Daarnaast zijn er problemen in het beheer van zijn financiën en het nakomen van afspraken rond zijn dagbesteding. Hiervoor heeft hij een officiële waarschuwing gekregen.
Gelet op het verloop van de maatregel is de rechtbank met de reclassering van oordeel dat een verlenging van de terbeschikkingstelling met een periode van twee jaar nodig is. Het valt immers niet te verwachten dat de terbeschikkinggestelde binnen een jaar zoveel progressie heeft geboekt dat dan al gedacht kan gaan worden aan een beëindiging van de maatregel.
De rechtbank acht derhalve een verlenging van twee jaar in het licht van het reclasseringsadvies op zijn plaats.
Door de reclassering is verzocht om de voorwaarden te wijzigen in die zin dat het verbod op het gebruik van alcohol en drugs en controle daarop weer wordt opgenomen, omdat de reclassering het risicovol vindt hoe de terbeschikkinggestelde met problemen omgaat als hij onder invloed van deze middelen is.
Nu de terbeschikkinggestelde zich akkoord heeft verklaard met het opnemen van deze bijzondere voorwaarde en dit verbod nuttig wordt geacht in het kader van zijn resocialisatie, zal de rechtbank de voorwaarden wijzigen als in het dictum is opgenomen.
Nu de terbeschikkinggestelde op dit moment gedetineerd zit in afwachting van een tegen hem aanhangige strafzaak, die door de rechtbank Den Haag op 24 april a.s. zal worden behandeld, zal de rechtbank de beslissing over de hervatting van de dwangverpleging, voor onbepaalde tijd maar maximaal drie maanden aanhouden in afwachting van de uitkomst van voornoemde strafzaak.

DE BESLISSING

De rechtbank:
-verlengt de termijn gedurende welke [terbeschikkinggestelde] ter beschikking is gesteld met twee jaar.
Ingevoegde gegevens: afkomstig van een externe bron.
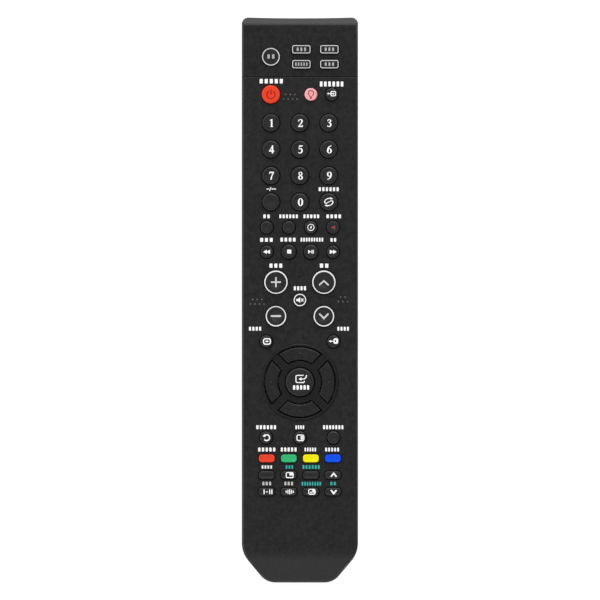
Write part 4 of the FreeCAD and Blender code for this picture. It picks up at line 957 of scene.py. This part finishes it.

# Each pad key's arrow is a thin sheet in painted shade.
x, y = middle_of("enter_key")[:2]
for name, (dx, dy) in ARROW_KEYS.items():
    top = middle_of(name)[5]
    ink = Ink(x + dx * ARROW_MARK_REACH, y + dy * ARROW_MARK_REACH, top)
    ink.fill([(-dy * 0.9 - dx * 0.4, dx * 0.9 - dy * 0.4),
              (dy * 0.9 - dx * 0.4, -dx * 0.9 - dy * 0.4), (dx * 0.7, dy * 0.7)])
    ink.piece(f"{name}_mark", name, ARROW_MARK_SHADE, "key_plastic")


# Battery cells.

CELL_LENGTH, CELL_RADIUS = 44.5, 5.25
# Profiles of one cell, as distance from its flat end and radius.
CELL_CORE = ((0.0, 3.7), (0.0, 3.9), (0.2, 4.1), (0.2, 4.7), (0.4, 4.95), (43.2, 4.95),
             (43.45, 4.7), (43.45, 2.3), (43.6, 1.9), (44.35, 1.9), (CELL_LENGTH, 1.7))
CELL_JACKET = ((0.45, 4.9), (0.42, 5.1), (0.6, CELL_RADIUS), (33.0, CELL_RADIUS), (33.0, 4.9))
CELL_BAND = ((33.0, 4.9), (33.0, 5.24), (42.9, 5.24), (43.1, 5.1), (43.08, 4.9))


def turned_cell(shell, x, z, flat_end, way, profile):
    """Turns a profile about a line along Y, from the cell's flat end towards its button."""
    shell.loops([[(x + radius * math.cos(TAU * i / 48), flat_end + out * way,
                   z - way * radius * math.sin(TAU * i / 48)) for i in range(48)]
                 for out, radius in profile])


cell_low, cell_high = (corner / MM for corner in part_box("battery_cells"))
column = cell_high.x - CELL_RADIUS
axis = (cell_low.z + cell_high.z) / 2
for title, profile, material, slot in (("core", CELL_CORE, STEEL, "contact_steel"),
                                       ("jacket", CELL_JACKET, JACKET, "cell_jacket"),
                                       ("band", CELL_BAND, BAND, "cell_jacket")):
    shell = Shell()
    turned_cell(shell, -column, axis, cell_high.y - CELL_LENGTH, 1, profile)
    turned_cell(shell, column, axis, cell_low.y + CELL_LENGTH, -1, profile)
    piece = shell.piece(f"battery_cell_{title}", "housing", material, slot, smooth=30)
    if title == "core":
        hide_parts("battery_cells")


# Floor, light and camera.

FLOOR_HALF, FLOOR_LEVEL, FLOOR_GLOW = 6.0, -0.00003, 0.84


def make_floor():
    mesh = bpy.data.meshes.new("floor")
    mesh.from_pydata([(x * FLOOR_HALF, y * FLOOR_HALF, FLOOR_LEVEL)
                      for x, y in ((-1, -1), (1, -1), (1, 1), (-1, 1))], [], [(0, 1, 2, 3)])
    floor = bpy.data.objects.new("floor", mesh)
    bpy.context.scene.collection.objects.link(floor)
    material = bpy.data.materials.new("floor")
    material.use_nodes = True
    tree = material.node_tree
    tree.nodes.clear()
    output = node_of(tree, "ShaderNodeOutputMaterial")
    diffuse = node_of(tree, "ShaderNodeBsdfDiffuse")
    diffuse.inputs["Color"].default_value = (0.3, 0.3, 0.3, 1)
    glow = node_of(tree, "ShaderNodeEmission")
    glow.inputs["Color"].default_value = (1, 1, 1, 1)
    glow.inputs["Strength"].default_value = FLOOR_GLOW
    white = node_of(tree, "ShaderNodeAddShader")
    tree.links.new(diffuse.outputs[0], white.inputs[0])
    tree.links.new(glow.outputs[0], white.inputs[1])
    # The floor is there for the camera and in reflections. From below, and to other light, it's
    # clear.
    rays = node_of(tree, "ShaderNodeLightPath").outputs
    seen = calculate(tree, "MAXIMUM", rays["Is Camera Ray"], rays["Is Glossy Ray"])
    seen = calculate(tree, "MAXIMUM", seen, rays["Is Transmission Ray"])
    side = node_of(tree, "ShaderNodeNewGeometry")
    front = calculate(tree, "SUBTRACT", seen, side.outputs["Backfacing"], clamp=True)
    clear = node_of(tree, "ShaderNodeBsdfTransparent")
    mix = node_of(tree, "ShaderNodeMixShader")
    tree.links.new(front, mix.inputs["Fac"])
    tree.links.new(clear.outputs[0], mix.inputs[1])
    tree.links.new(white.outputs[0], mix.inputs[2])
    tree.links.new(mix.outputs[0], output.inputs["Surface"])
    mesh.materials.append(material)


HORIZON_LEVEL, ZENITH_LEVEL, FRONT_LEAN, SIDE_LEAN = 1.12, 0.12, 0.42, -0.5


def make_world():
    """A pale studio: dim overhead where the camera hangs, bright at the horizon, and most so in
    front and on the left."""
    world = bpy.data.worlds.new("studio")
    bpy.context.scene.world = world
    world.use_nodes = True
    tree = world.node_tree
    tree.nodes.clear()

    def step(operation, first, second=0.0):
        return calculate(tree, operation, first, second)

    output = node_of(tree, "ShaderNodeOutputWorld")
    background = node_of(tree, "ShaderNodeBackground")
    coordinates = node_of(tree, "ShaderNodeTexCoord")
    split = node_of(tree, "ShaderNodeSeparateXYZ")
    tree.links.new(coordinates.outputs["Generated"], split.inputs[0])
    height = step("MAXIMUM", split.outputs["Z"], 0.0)
    rise = step("SQRT", step("SUBTRACT", 1.0, height))
    level = step("ADD", step("MULTIPLY", rise, HORIZON_LEVEL), ZENITH_LEVEL)
    lean = step("ADD", step("MULTIPLY", split.outputs["Y"], FRONT_LEAN), 1.0)
    lean = step("ADD", step("MULTIPLY", split.outputs["X"], SIDE_LEAN), lean)
    background.inputs["Color"].default_value = (1, 1, 1, 1)
    tree.links.new(step("MULTIPLY", level, lean), background.inputs["Strength"])
    tree.links.new(background.outputs[0], output.inputs["Surface"])


LAMP_TARGET = Vector((0, 0, 0.02))


def make_lamp(name, place, size, energy):
    data = bpy.data.lights.new(name, "AREA")
    data.shape = "RECTANGLE"
    data.size, data.size_y = size
    data.energy = energy
    lamp = bpy.data.objects.new(name, data)
    bpy.context.scene.collection.objects.link(lamp)
    lamp.location = place
    lamp.rotation_mode = "QUATERNION"
    lamp.rotation_quaternion = (LAMP_TARGET - Vector(place)).to_track_quat("-Z", "Y")


make_floor()
make_world()
make_lamp("key_light", (0.5, 1.34, 2.05), (0.8, 0.8), 13.5)
make_lamp("front_light", (0.1, 1.85, 1.2), (1.6, 0.6), 15.5)
make_lamp("tail_light", (0.0, -1.18, 1.62), (2.4, 0.6), 8.5)

DISTANCE = 6.0
TRUE_HEIGHT = 0.016    # the level at which a millimetre has its true size in the picture
ASIDE = 0.04           # how far right of the remote's middle the camera hangs, in millimetres
SENSOR = 36.0
camera_data = bpy.data.cameras.new("camera")
camera_data.sensor_width = SENSOR
camera_data.lens = SENSOR * (DISTANCE - TRUE_HEIGHT) / (PICTURE * PX * MM)
camera_data.clip_start, camera_data.clip_end = 0.5, 20.0
camera = bpy.data.objects.new("camera", camera_data)
bpy.context.scene.collection.objects.link(camera)
camera.location = (ASIDE * MM, 0.0, DISTANCE)
bpy.context.scene.camera = camera
bpy.context.scene.view_settings.view_transform = "Standard"
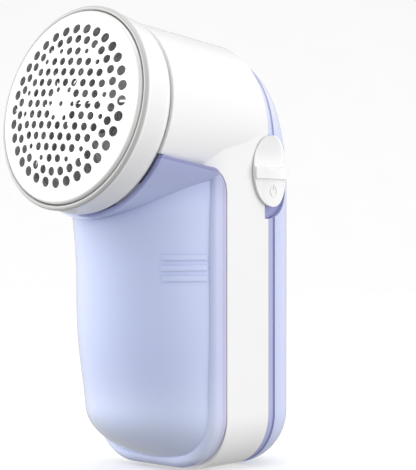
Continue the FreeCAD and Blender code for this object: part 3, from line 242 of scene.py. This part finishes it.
def cover_plastic(name):
    """Glossy lavender of the back cover, with painted shade that deepens it beside the parting
    and a painted highlight that makes it paler at the top.
    """
    material = moulded(name, LAVENDER, gloss=0.17, coat=0.5, scatter=0.1)
    tree = material.node_tree
    shader = tree.nodes["Principled BSDF"]
    # Painted shade: beside the parting and below the slider's top, where the recess falls in
    # shade, the cover is made darker.
    strip_end = 0.0181
    beside_parting = zone(tree, BACK, strip_end + SOFT_EDGE, strip_end)
    below_slider_top = zone(tree, UP, 0.103, 0.093)
    parting_shade = times(tree, beside_parting, below_slider_top)
    tint_where(tree, shader, parting_shade, (0.72, 0.70, 0.80))
    # Painted highlight: the top of the cover is made paler.
    tint_where(tree, shader, zone(tree, UP, 0.098, 0.118), (1.30, 1.22, 1.04))
    return material


def wrap_film(name, colour):
    """Shrink wrap of the battery cell: glossy film with fine creases round it."""
    material = moulded(name, colour, gloss=0.16, coat=0.5, peel=0.03)
    tree = material.node_tree
    creases = noise(tree, 0.004, detail=4.0, stretch=(1, 1, 0.25))
    add_bump(tree, tree.nodes["Principled BSDF"], creases, 0.05 * MM, 0.4)
    return material


def solder_mask(name):
    """Green board: copper tracks show faintly through the mask."""
    material, tree, shader = start_material(name)
    tracks = add_node(tree, "ShaderNodeTexBrick", Scale=420.0)
    tree.links.new(object_place(tree), tracks.inputs["Vector"])
    edge = spread(tree, tracks.outputs["Fac"], 0.0, 1.0, 0.0, 1.0)
    greens = blend_colours(tree, edge, (0.02, 0.13, 0.06), (0.03, 0.2, 0.09))
    tree.links.new(greens, shader.inputs["Base Color"])
    add_bump(tree, shader, edge, 0.02 * MM, 0.5)
    fine = noise(tree, 0.0008)
    tree.links.new(spread(tree, fine, 0.25, 0.4), shader.inputs["Roughness"])
    return material


def foam(name):
    """Open-cell foam: small pits all over."""
    material, tree, shader = start_material(name)
    cells = add_node(tree, "ShaderNodeTexVoronoi", Scale=1600.0)
    tree.links.new(object_place(tree), cells.inputs["Vector"])
    pits = spread(tree, cells.outputs["Distance"], 0.0, 1.0, 0.1, 0.6)
    greys = blend_colours(tree, pits, (0.03, 0.03, 0.032), (0.09, 0.09, 0.095))
    tree.links.new(greys, shader.inputs["Base Color"])
    add_bump(tree, shader, pits, 0.2 * MM, 0.8)
    shader.inputs["Roughness"].default_value = 0.9
    return material


FINISHES = {
    "white_shell": moulded("white_shell_finish", WHITE, gloss=0.2, coat=0.4, scatter=0.1),
    "trim_grey": moulded("trim_grey_finish", (0.50, 0.50, 0.49), gloss=0.32, coat=0.3),
    "lavender_cover": cover_plastic("lavender_cover_finish"),
    "lavender_bin": bin_plastic("lavender_bin_finish"),
    "foil_steel": foil_steel("foil_steel_finish"),
    "inner_white": moulded("inner_white_finish", (0.8, 0.8, 0.8), gloss=0.45),
    "motor_steel": metal("motor_steel_finish", (0.62, 0.62, 0.63), 0.3, grain=(1, 1, 0.1)),
    "black_plastic": moulded("black_plastic_finish", (0.02, 0.02, 0.022), gloss=0.4, peel=0.02),
    "brass": metal("brass_finish", (0.78, 0.6, 0.3), 0.28),
    "bronze": metal("bronze_finish", (0.55, 0.36, 0.2), 0.45, grain_size=0.0003, depth=0.02),
    "magnet": metal("magnet_finish", (0.09, 0.09, 0.095), 0.6, grain_size=0.0004, depth=0.03),
    "screw_steel": metal("screw_steel_finish", (0.55, 0.56, 0.58), 0.3, grain_size=0.0004),
    "ground_steel": metal("ground_steel_finish", (0.7, 0.7, 0.71), 0.18, grain=(1, 0.1, 1)),
    "core_steel": metal("core_steel_finish", (0.3, 0.3, 0.32), 0.42, grain=(0.05, 1, 0.05)),
    "copper": metal("copper_finish", (0.72, 0.33, 0.16), 0.25, (0.1, 1, 0.1), 0.0004, 0.03),
    "hub_grey": moulded("hub_grey_finish", (0.42, 0.42, 0.425), gloss=0.42, peel=0.02),
    "blade_steel": metal("blade_steel_finish", (0.66, 0.66, 0.67), 0.24, grain=(0.1, 1, 1)),
    # Painted shade: the slider track is lavender like the cover, but given a darker colour for
    # the shade of the recess it sits in.
    "lavender_track": moulded("lavender_track_shaded_finish", (0.35, 0.36, 0.66), gloss=0.4, peel=0.02),
    "tinned_steel": metal("tinned_steel_finish", (0.7, 0.7, 0.7), 0.22, grain_size=0.0005),
    "board_green": solder_mask("board_green_finish"),
    "cell_wrap": wrap_film("cell_wrap_finish", (0.03, 0.11, 0.35)),
    "foam": foam("foam_finish"),
    "lead_red": moulded("lead_red_finish", (0.5, 0.02, 0.02), gloss=0.4),
    "lead_black": moulded("lead_black_finish", (0.02, 0.02, 0.02), gloss=0.4),
}


def dress_nodes():
    """Give every CAD node the finish of its slot, and smooth its round faces."""
    slots = {part["node"]: part["material_slot"] for part in frame["record"]["subparts"]}
    for name, thing in NODES.items():
        thing.data.materials.clear()
        thing.data.materials.append(FINISHES[slots[name]])
        thing.data.shade_smooth()
        thing.data.set_sharp_from_angle(angle=math.radians(30))


# --------------------------------------------------------------------------------------
# Floor, light and camera
# --------------------------------------------------------------------------------------


def stage_finish():
    """Plain white paper with the faintest tooth."""
    material, tree, shader = start_material("stage_paper")
    tone = blend_colours(tree, noise(tree, 0.05), (0.62, 0.62, 0.625), (0.65, 0.65, 0.65))
    tree.links.new(tone, shader.inputs["Base Color"])
    shader.inputs["Roughness"].default_value = 0.9
    shader.inputs["Specular IOR Level"].default_value = 0.0
    shader.inputs["Emission Color"].default_value = (1, 1, 1, 1)
    shader.inputs["Emission Strength"].default_value = 0.39
    return material


def make_stage():
    """A sheet of white paper that lies flat and then curves up far behind the object."""
    near, far, side, bend, top = -6.0, 2.2, 6.0, 0.8, 4.0
    turn = math.radians(42.5)
    profile = [(near, 0.0), (far - bend, 0.0)]
    steps = 24
    for step in range(1, steps + 1):
        angle = math.pi / 2 * step / steps
        profile.append((far - bend + bend * math.sin(angle), bend - bend * math.cos(angle)))
    profile.append((far, top))
    verts = []
    for along, height in profile:
        for across in (-side, side):
            x = across * math.cos(turn) - along * math.sin(turn)
            y = across * math.sin(turn) + along * math.cos(turn)
            verts.append((x, y, height))
    faces = [(2 * i, 2 * i + 1, 2 * i + 3, 2 * i + 2) for i in range(len(profile) - 1)]
    mesh = bpy.data.meshes.new("stage")
    mesh.from_pydata(verts, [], faces)
    mesh.shade_smooth()
    mesh.materials.append(stage_finish())
    paper = bpy.data.objects.new("stage", mesh)
    paper.visible_diffuse = False
    paper.visible_glossy = False
    bpy.context.scene.collection.objects.link(paper)


def area_light(name, place, aim, size, power):
    """A square soft box at place, turned to shine at aim."""
    lamp = bpy.data.lights.new(name, "AREA")
    lamp.shape = "SQUARE"
    lamp.size = size
    lamp.energy = power
    thing = bpy.data.objects.new(name, lamp)
    thing.location = place
    thing.rotation_euler = (Vector(aim) - Vector(place)).to_track_quat("-Z", "Y").to_euler()
    bpy.context.scene.collection.objects.link(thing)


# The level direction that both bright sides of the studio lie along.
ACROSS = (0.737, 0.676, 0.0)


def make_sky():
    """Pale studio all round: bright overhead and on both sides, dimmer ahead and behind."""
    world = bpy.data.worlds.new("studio")
    bpy.context.scene.world = world
    world.use_nodes = True
    tree = world.node_tree
    place = add_node(tree, "ShaderNodeTexCoord")
    parts = add_node(tree, "ShaderNodeSeparateXYZ")
    tree.links.new(place.outputs["Generated"], parts.inputs["Vector"])
    level = spread(tree, parts.outputs["Z"], 0.0, 1.0, -1.0, 1.0)
    ramp = add_node(tree, "ShaderNodeValToRGB")
    tree.links.new(level, ramp.inputs["Fac"])
    low, high = ramp.color_ramp.elements
    middle = ramp.color_ramp.elements.new(0.5)
    for stop, shine in ((low, 0.33), (middle, 0.58), (high, 1.0)):
        stop.color = (shine, shine, shine, 1)
    sideways = add_node(tree, "ShaderNodeVectorMath", operation="DOT_PRODUCT")
    sideways.inputs[1].default_value = ACROSS
    tree.links.new(place.outputs["Generated"], sideways.inputs[0])
    squared = times(tree, sideways.outputs["Value"], sideways.outputs["Value"])
    background = tree.nodes["Background"]
    tree.links.new(ramp.outputs["Color"], background.inputs["Color"])
    tree.links.new(spread(tree, squared, 0.66, 1.8, 0.0, 1.0), background.inputs["Strength"])


def make_light():
    """Soft boxes: key from the front left, fill from the right, a big one overhead."""
    middle = (0.0, -0.01, 0.08)
    area_light("key_light", (-0.7, -0.75, 0.5), middle, 0.7, 4.0)
    area_light("fill_light", (0.95, 0.1, 0.35), middle, 0.7, 0.45)
    area_light("top_light", (0.1, 0.1, 1.0), middle, 0.8, 3.2)


def make_camera():
    """Eye level, looking level at the right front corner with a long lens."""
    lens = bpy.data.cameras.new("camera")
    lens.lens = 111.4
    lens.sensor_width = 36.0
    lens.clip_start = 0.01
    lens.clip_end = 30.0
    camera = bpy.data.objects.new("camera", lens)
    camera.location = (0.3153, -0.3279, 0.0720)
    camera.rotation_euler = (math.radians(90), 0.0, math.radians(42.53))
    bpy.context.scene.collection.objects.link(camera)
    bpy.context.scene.camera = camera


dress_nodes()
make_stage()
make_sky()
make_light()
make_camera()
bpy.context.scene.view_settings.view_transform = "Standard"
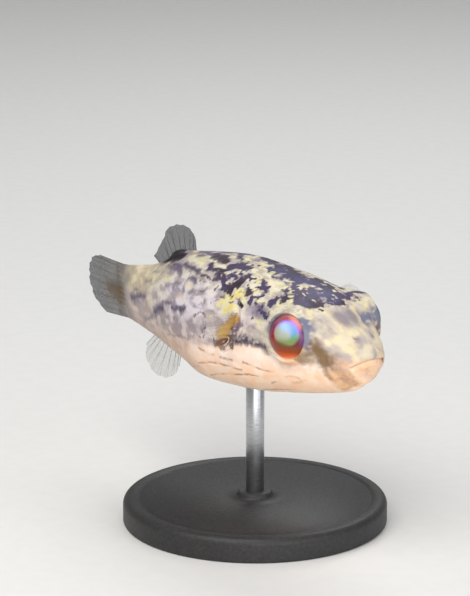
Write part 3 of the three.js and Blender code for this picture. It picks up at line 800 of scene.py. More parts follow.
def skin_material():
    """Wet scaleless skin: pigment cells in a thin clear skin, dark ones in clumps over cream and gold.
    The eye sees soft-edged blotches, a faint glow from the flesh below and a film of wet gloss."""
    material, tree = new_material("wet_scaleless_skin")
    mm = millimetres(tree)
    # clouds of pigment are drawn out along the body and fall a little towards the tail
    drawn = add(tree, "Mapping", {"Vector": mm, "Rotation": (0, 0.2, 0), "Scale": (0.5, 1, 1)})
    fine = add(tree, "TexNoise", {"Vector": mm, "Scale": 3.0, "Detail": 4, "Roughness": 0.62})
    soft = add(tree, "TexNoise", {"Vector": mm, "Scale": 0.8, "Detail": 2})
    broad = add(tree, "TexNoise", {"Vector": mm, "Scale": 0.3, "Detail": 2})
    marble = add(tree, "TexNoise", {"Vector": drawn, "Scale": 1.3, "Detail": 3, "Roughness": 0.55})
    cloud = add(tree, "TexNoise", {"Vector": drawn, "Scale": 0.95, "Detail": 1.5})
    loose = weighted(tree, -0.25, (fine, 0.5))
    looser = weighted(tree, -0.6, (fine, 1.2))

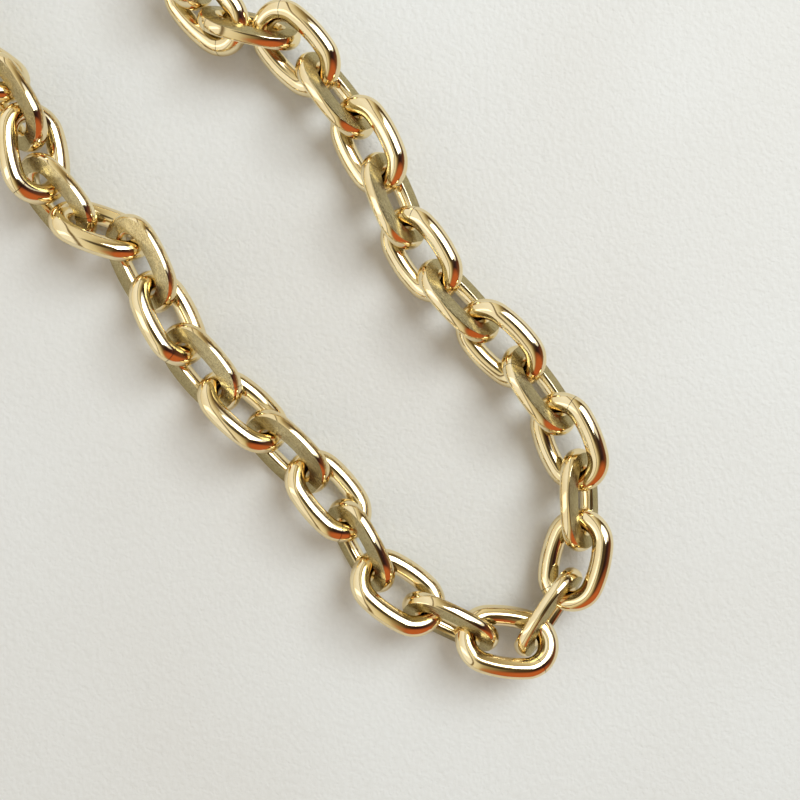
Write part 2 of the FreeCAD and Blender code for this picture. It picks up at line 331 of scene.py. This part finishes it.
# The two shallow planes cut on each face of a link after bending: duller, cooler and finely scratched.
MILLED_FACE = MetalFinish("anodised_aluminium_fly_cut", "#BFB28A", "#F4EBD0", "#7A6A44", (0.17, 0.27),
                          Grain.MILLED, 0.35)
# Sheared wire ends inside the butt seam.
SHEARED_END = MetalFinish("aluminium_sheared", "#6B5638", "#8A7350", "#2E2418", (0.35, 0.5), Grain.RAW, 0.4)
# Cast and plated clasp.
PLATED_CASTING = MetalFinish("brass_casting_gold_plated", "#EFD79B", "#FFF3D0", "#D2AF6B", (0.07, 0.14),
                             Grain.POLISHED, 0.25)
# Drawn and plated ring wire.
PLATED_WIRE = MetalFinish("brass_wire_gold_plated", "#F1DCA4", "#FFF4D6", "#D4B474", (0.06, 0.12),
                          Grain.POLISHED, 0.2)
# Rivet and leaf spring of the clasp.
BRIGHT_STEEL = MetalFinish("spring_steel_bright_rolled", "#D5D0C6", "#FFFFFF", "#A39C8E", (0.14, 0.24),
                           Grain.POLISHED, 0.3)


@dataclass(frozen=True)
class TableFinish:
    """Pale embossed card with a fine leather grain.

    Attributes:
        name: Material name.
        light: sRGB colour of the paler patches.
        shade: sRGB colour of the darker patches and the pores.
        cell: Size of a cell of the grain.
        wander: How far the cells' walls wander.
        relief: Height of the grain.
        firmness: How strongly the relief turns the light, 0 to 1.
        bends_per_metre: Bends along the walls.
        fibres_per_metre: Paper fibres.
        patches_per_metre: Patches of tone.
        fibre_share: Share of the relief that the fibres make.
    """

    name: str = "card_leather_embossed"
    light: str = "#ECEDEB"
    shade: str = "#E6E5E1"
    cell: float = 1.0 * MM
    wander: float = 1.6 * MM
    relief: float = 0.25 * MM
    firmness: float = 0.5
    bends_per_metre: float = 500.0
    fibres_per_metre: float = 2600.0
    patches_per_metre: float = 9.0
    fibre_share: float = 0.35

    def build(self) -> bpy.types.Material:
        """Make the material.

        Returns:
            The material of the table top.
        """
        made = bpy.data.materials.new(self.name)
        made.use_nodes = True
        graph = NodeGraph(made.node_tree)
        here = graph.add("ShaderNodeTexCoord").outputs["Object"]
        bends = graph.noise(here, self.bends_per_metre, detail=3.0)
        drift = graph.add("ShaderNodeVectorMath", {0: bends, "Scale": self.wander}, operation="SCALE")
        moved = graph.add("ShaderNodeVectorMath", {0: here, 1: drift.outputs[0]}, operation="ADD")
        cells = graph.add("ShaderNodeTexVoronoi", {"Vector": moved.outputs[0], "Scale": 1 / self.cell},
                          feature="SMOOTH_F1").outputs["Distance"]
        fibres = graph.noise(here, self.fibres_per_metre, detail=3.0)
        patches = graph.noise(here, self.patches_per_metre, detail=2.0)
        shaded = graph.remap(patches, low=0.35, high=0.65, to_low=0.0, to_high=1.0)
        colour = graph.mix(shaded, linear(self.light), linear(self.shade))
        pores = graph.remap(cells, low=0.35, high=0.8, to_low=0.0, to_high=0.12)
        colour = graph.mix(pores, colour, linear(self.shade), "MULTIPLY")
        height = graph.calculate("MULTIPLY_ADD", fibres, self.fibre_share, cells)
        bump = graph.add("ShaderNodeBump", {"Strength": self.firmness, "Distance": self.relief,
                                            "Height": height})
        rough = graph.remap(fibres, low=0.3, high=0.7, to_low=0.5, to_high=0.62)
        shader = graph.add("ShaderNodeBsdfPrincipled", {
            "Base Color": colour, "Roughness": rough, "Specular IOR Level": 0.3,
            "Normal": bump.outputs["Normal"]})
        graph.finish(shader.outputs["BSDF"])
        return made


# ------------------------------------------------------------------------------------- modelling helpers


def select_only(piece: bpy.types.Object) -> None:
    """Deselect everything, then select one object and make it active.

    Args:
        piece: Object to select.
    """
    bpy.ops.object.select_all(action="DESELECT")
    piece.select_set(True)
    bpy.context.view_layer.objects.active = piece


def apply_modifier(piece: bpy.types.Object, kind: str, **settings: object) -> None:
    """Add a modifier and apply it.

    Args:
        piece: Object that gets it.
        kind: Blender's name of the modifier.
        settings: Modifier properties such as segments=2.
    """
    select_only(piece)
    modifier = piece.modifiers.new(kind.lower(), kind)
    for name, value in settings.items():
        setattr(modifier, name, value)
    bpy.ops.object.modifier_apply(modifier=modifier.name)


def smooth(piece: bpy.types.Object, angle: float) -> None:
    """Shade smooth, with edges sharper than an angle in degrees left crisp."""
    select_only(piece)
    bpy.ops.object.shade_smooth_by_angle(angle=math.radians(angle))


def remove(piece: bpy.types.Object) -> None:
    """Delete an object."""
    bpy.data.objects.remove(piece, do_unlink=True)


# Points closer than this are one point.
MERGE_DISTANCE = 0.001 * MM
# Segments of a rounded edge.
EDGE_SEGMENTS = 2


class SeamSide(enum.Enum):
    """Which quarter of the link holds its seam, as a half turn of the whole link."""

    AHEAD_LEFT = Matrix.Identity(4)
    AHEAD_RIGHT = Matrix.Rotation(math.pi, 4, "X")
    BEHIND_RIGHT = Matrix.Rotation(math.pi, 4, "Z")
    BEHIND_LEFT = Matrix.Rotation(math.pi, 4, "Y")

    @classmethod
    def of(cls, number: int) -> "SeamSide":
        """Seam side of the link with that number; the four sides repeat in order."""
        return list(cls)[number % len(cls)]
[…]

-bepaalt dat de in haar beslissing van 28 maart 2014 gewijzigde bijzondere voorwaarde “dat [terbeschikkinggestelde] wordt toegestaan elke weekeinde twee alcoholische consumpties te nuttigen vanaf het moment dat hij in een zelfstandige woning verblijft en voor zover het gebruik daarvan ter plaatse is toegestaan en dat hij zich –zodra de reclassering dit nodig oordeelt- onderwerpt aan urinecontroles” wordt gewijzigd en komt te luiden als volgt:
“dat de ter beschikking gestelde zich zal onthouden van alcohol- en drugsgebruik en zal meewerken aan controles hierop”.
-houdt de beslissing met betrekking tot de hervatting van de dwangverpleging aan voor onbepaalde tijd, doch ten hoogste voor een termijn van drie maanden;
bepaalt dat het onderzoek ter zitting in deze zaak zo spoedig mogelijk, in ieder geval binnen een periode van drie maanden na heden, zal worden hervat en zij beveelt de oproeping van de terbeschikkinggestelde, zijn raadsman en de deskundigen [reclasseringswerker 1] en [reclasseringswerker 2] tegen het tijdstip van de nadere terechtzitting.
Deze beslissing is gegeven door
mr. drs. H.M. Hettinga, voorzitter,
mr. J.G. Vos en mr. H.F. Koenis, leden,
in tegenwoordigheid van J.C. de Steur, griffier,
en is uitgesproken ter openbare terechtzitting van deze rechtbank van 10 april 2015.